The fourth installment from Clifford Hendricks was titled “How Good Are Our Tests?” and appeared in the May 1947 issue of SSM. He began construction of his answer to this question by staking out aspects of tests. For instance, he wrote, “A good test for any one of the above purposes is not equally good for other purposes. In the end, perhaps, we wish to know how ‘good’ our students are and wish the test used to help us arrive at such an estimate” (p. 470). He reported the result of research to help construct his argument.
One plan, by direct appeal to the teachers, sought to find in just what way they expected their course in college chemistry to change their students. Another attempt was directed at what college text books in chemistry plan for the chemistry course to do to students. When these two studies had their outcomes checked against examinations actually given by college teachers of chemistry, some disturbing disagreement became apparent. While fifty-two per cent of some 200 teachers of college chemistry expressed a desire that their students acquire some ability “to formulate and test hypotheses” not a single one of 7107 examination test items used by teachers of college chemistry was an item for that purpose. Likewise, forty-five per cent of the 200 teachers said they expected their course in chemistry to improve their students’ skill and develop proper habits in the use of the library. However, no reference was found to this part of their program in the 7107 examination items inventoried (p. 470-471).
Using the data from a sample of 108 of the 7,107 test items mentioned above, Hendricks presented a table breaking down the sample items into categories. These categories resulted from calculations of their discriminating power and validity.

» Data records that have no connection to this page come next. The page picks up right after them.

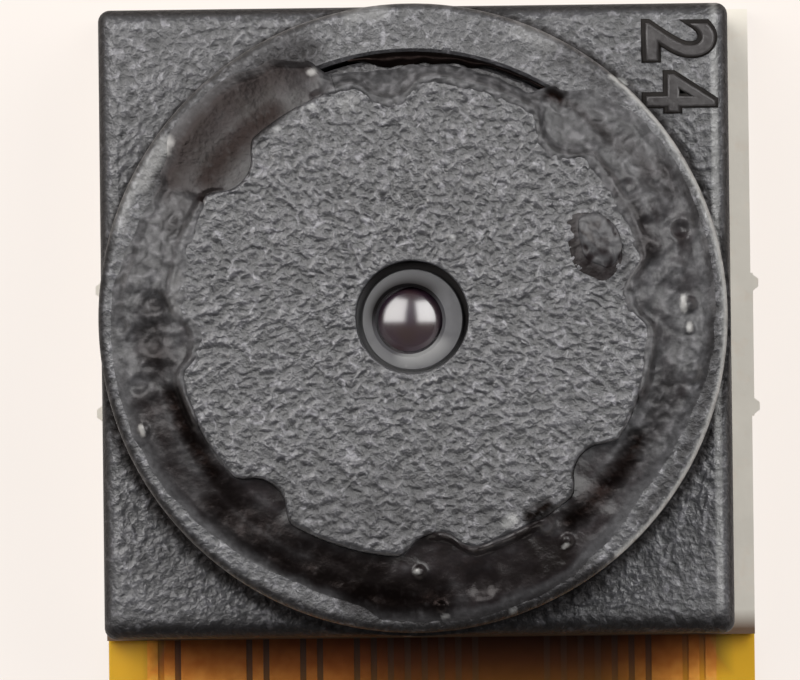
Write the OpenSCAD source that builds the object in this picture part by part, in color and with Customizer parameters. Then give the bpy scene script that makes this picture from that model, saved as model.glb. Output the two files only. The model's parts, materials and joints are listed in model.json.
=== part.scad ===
// Fixed-focus camera module. A square moulded holder with a round collar carries a notched lens
// barrel, which is locked in its thread with adhesive. Under it a packaged image sensor stands on a
// small rigid board, and a flat flexible circuit leaves the board as a tail with edge contacts.
// Millimetres. The optical axis is +Z, the back face is at Z = 0 and the tail runs towards -Y.

/* [Holder] */
// Side of the square base
holder_w = 8; // [7.4:0.1:10]
// Height of the square base
base_h = 2.55; // [2.25:0.05:4]
// Wall round the sensor pocket
holder_wall = 0.75; // [0.5:0.05:1]
// Radius of the base's four upright corners
corner_r = 0.15; // [0.05:0.05:0.5]
// Rounding along the base's top edges
edge_r = 0.12; // [0.05:0.01:0.25]
// Outside diameter of the collar
collar_d = 7.85; // [7.2:0.05:8.6]
// Height of the collar above the base
collar_h = 1.9; // [1.5:0.05:3]
// Rounding of the collar's outer rim
rim_r = 0.12; // [0.05:0.01:0.18]
// Radius at the collar's foot
foot_r = 0.06; // [0.03:0.01:0.07]
// Chamfer at the mouth of the bore
bore_chamfer = 0.05; // [0.02:0.01:0.1]
// Clear diameter of the web between the barrel and the filter
light_hole_d = 4.2; // [3:0.1:4.6]
// Thickness of that web
web_t = 0.2; // [0.15:0.05:0.3]

/* [Barrel] */
// Diameter over the barrel's thread
barrel_d = 6.5; // [6:0.05:6.9]
// Radial gap between the thread and the bore
thread_gap = 0.06; // [0.03:0.01:0.1]
// Radial step from the thread in to the head
head_step = 0.27; // [0.2:0.01:0.4]
// How far the shoulder round the head lies below the collar's top
shoulder_drop = 0.05; // [0.03:0.01:0.2]
// How far the face stands above the collar
head_proud = 0.35; // [0.2:0.05:0.45]
// Chamfer round the face
face_chamfer = 0.06; // [0.02:0.01:0.1]
// Number of grip notches in the head
notches = 8; // [4:1:10]
// Radius of each notch
notch_r = 0.42; // [0.3:0.01:0.5]
// How far the notch's centre lies outside the head
notch_out = 0.14; // [0.05:0.01:0.25]
// Turn of the first notch from +X, in degrees
notch_turn = 5; // [0:1:44]
// Diameter of the well in the middle of the face
well_d = 1.4; // [1.2:0.05:2]
// Depth of the well
well_h = 0.22; // [0.15:0.01:0.35]
// Diameter of the window through the front wall
window_d = 0.84; // [0.8:0.02:1.1]
// Thickness of the front wall under the well
front_wall_t = 0.22; // [0.2:0.01:0.35]
// Length of barrel below the retainer
skirt_h = 0.1; // [0.05:0.05:0.3]
// Gap between the barrel and the web, which the focus setting takes up
focus_gap = 0.25; // [0.1:0.05:0.5]

/* [Lenses] */
// Diameter of the front lens
front_lens_d = 3.2; // [2.6:0.1:3.4]
// Step in radius from each lens to the next one behind it
lens_step = 0.38; // [0.25:0.01:0.45]
// Radial gap round each lens
lens_gap = 0.01; // [0.005:0.005:0.03]
// Thickness of the front lens at its flange
front_lens_t = 0.5; // [0.4:0.05:0.6]
// Radius and height of the front lens's dome, which shows in the window
front_dome_r = 0.38; // [0.3:0.01:0.39]
front_dome_h = 0.1; // [0.06:0.01:0.12]
// Height of the neck that carries the dome up into the window
front_neck_h = 0.08; // [0.04:0.01:0.1]
// Thickness of the aperture stop
stop_t = 0.04; // [0.03:0.01:0.06]
// Diameter of the hole in the stop
stop_hole_d = 0.7; // [0.5:0.05:0.9]
// Thickness of the middle lens at its flange
middle_lens_t = 0.45; // [0.35:0.05:0.55]
// Thickness of the spacer ring
spacer_t = 0.12; // [0.11:0.01:0.2]
// Thickness of the rear lens at its flange
rear_lens_t = 0.55; // [0.45:0.05:0.65]
// Thickness of the retainer ring
retainer_t = 0.3; // [0.25:0.05:0.4]
// Side of the square infrared filter
filter_w = 5; // [4.8:0.1:5.4]
// Thickness of the filter
filter_t = 0.3; // [0.2:0.05:0.4]
// Gap round the filter in its recess
filter_gap = 0.05; // [0.02:0.01:0.1]

/* [Sensor] */
// Size of the packaged sensor along X
sensor_w = 3.8; // [3.4:0.1:4.4]
// Size of the packaged sensor along Y
sensor_l = 4.2; // [3.6:0.1:4.8]
// Thickness of the silicon die
die_t = 0.2; // [0.15:0.05:0.3]
// Width and thickness of the dam that bonds the cover glass to the die
dam_w = 0.35; // [0.2:0.05:0.5]
dam_t = 0.05; // [0.03:0.01:0.08]
// Thickness of the cover glass
cover_glass_t = 0.4; // [0.3:0.05:0.5]
// Balls along each side of the grid
ball_rows = 5; // [4:1:5]
// Diameter of a solder ball
ball_d = 0.26; // [0.22:0.01:0.32]
// Height of a ball after soldering
ball_h = 0.18; // [0.14:0.01:0.2]
// Distance between balls
ball_pitch = 0.65; // [0.5:0.05:0.7]
// Length, width and height of a chip capacitor
capacitor_l = 1; // [0.8:0.1:1.2]
capacitor_w = 0.5; // [0.4:0.05:0.6]
capacitor_h = 0.5; // [0.4:0.05:0.55]
// Length of a capacitor's end terminal
terminal_l = 0.25; // [0.15:0.05:0.3]
// Thickness of the terminal's metal
terminal_t = 0.03; // [0.02:0.01:0.05]
// Gap between a capacitor and the pocket wall
capacitor_gap = 0.15; // [0.1:0.05:0.3]
// Distance between the two capacitors on one side
capacitor_pitch = 1.8; // [1.5:0.1:2.6]

/* [Adhesive] */
// Thickness of the bond under the holder
bond_t = 0.05; // [0.03:0.01:0.1]
// How far the bond stays inside the holder's outline
bond_inset = 0.05; // [0.02:0.01:0.1]
// First and last angle of the thread-lock adhesive, in degrees from +X
glue_from = 106; // [104:1:110]
glue_to = 418; // [410:1:420]
// Gap left between that adhesive and what it lies on
glue_gap = 0.02; // [0.01:0.01:0.04]
// Height of the adhesive's lip, where it ends on the collar
lip_h = 0.02; // [0.01:0.01:0.04]
// Height of the drop of adhesive that ran onto the face
drop_h = 0.12; // [0.06:0.01:0.2]
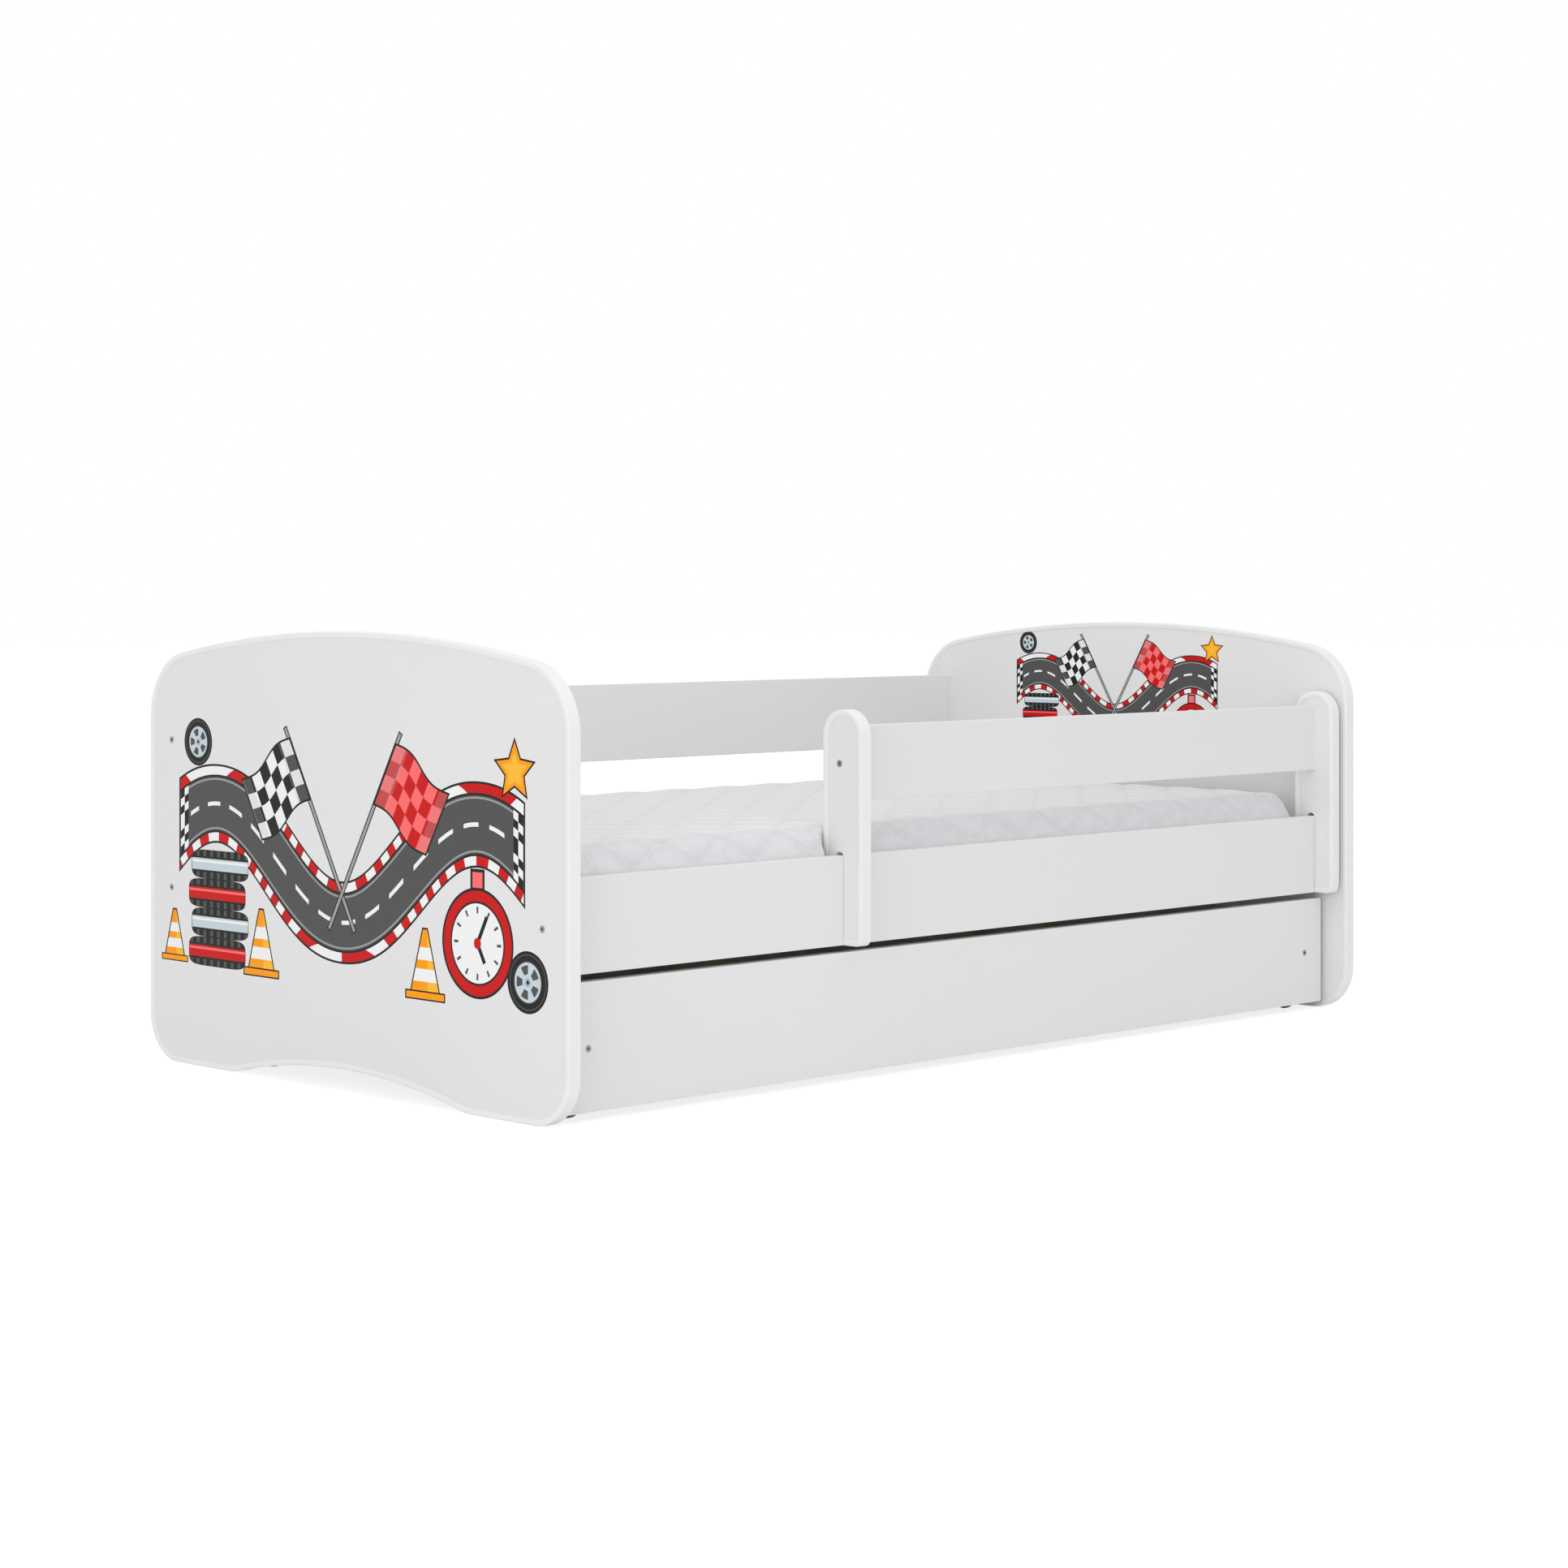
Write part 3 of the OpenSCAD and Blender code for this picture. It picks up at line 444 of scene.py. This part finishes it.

Seven “kinds of questions” were identified and percentages were given for each type. Twenty three percent were identified as “too easy”; 13% had “low validity”; 7%t had “no validity” (no differentiation); and, 1% had “inversion” (poor students making the better grade). Thus 44% were called “faulty items.” Of the remainder, 16% were considered usable but not good, while 40% were rated as good items. Thus, a very large portion of the score was determined by “bad” test items. He concluded by identifying ways to determine if a test is good.
First, make sure the test properly and adequately samples the skills, understandings and personality traits our teaching aims have sought to achieve. Second, critically edit each item, after student answers have revealed their validities, looking for those with no validity or low validity. “Good” items do not have such deficiencies. Third, the student answers sheets will help spot the “easy ones” which consume time without adding to the usefulness of the test. Fourth, the “good” test has items that are reliable so that the score on it is “reproducible” by any given student (p. 474).
What was good advice in 1947 is just as good over 50 years later. It was novel advice in 1947 and shouldn’t be in 1999.
The final installment of Clifford Hendricks’ series of articles on testing appeared in the June 1947 issue under the title “How To Improve Our Tests.” After another analogy, he began with a brief history lesson that, like so many, could be happening today (or at least a lot more recently than 1947).
Forty or fewer years ago teachers gave lip service to what were called concomitant values of science and mathematics. They found, however, that too many times school courses seemed to make little change in the students in line with the -concomitant values.” The psychologists pointed out that teaching directed toward such aims should share the aims with the pupils; i.e. the student should be made conscious of that purpose and that provision should be made for practice with that aim in view. Is it not in order to suggest that after the practice, use should be made of tests which are valid as indices of the achievement of such values? If so, the further proposal that the students be motivated to want to take these tests rather than that they be induced to become appositive, by suggestion, and assume the attitude that “the teacher made us take the exams” (p. 555).
In this one statement, Hendricks included a variety of ideas that would impact science and mathematics teaching to the present day. These include overlapping goals of mathematics and science teaching; the importance of making students conscious of the classroom goals; and the assessment of affect and values.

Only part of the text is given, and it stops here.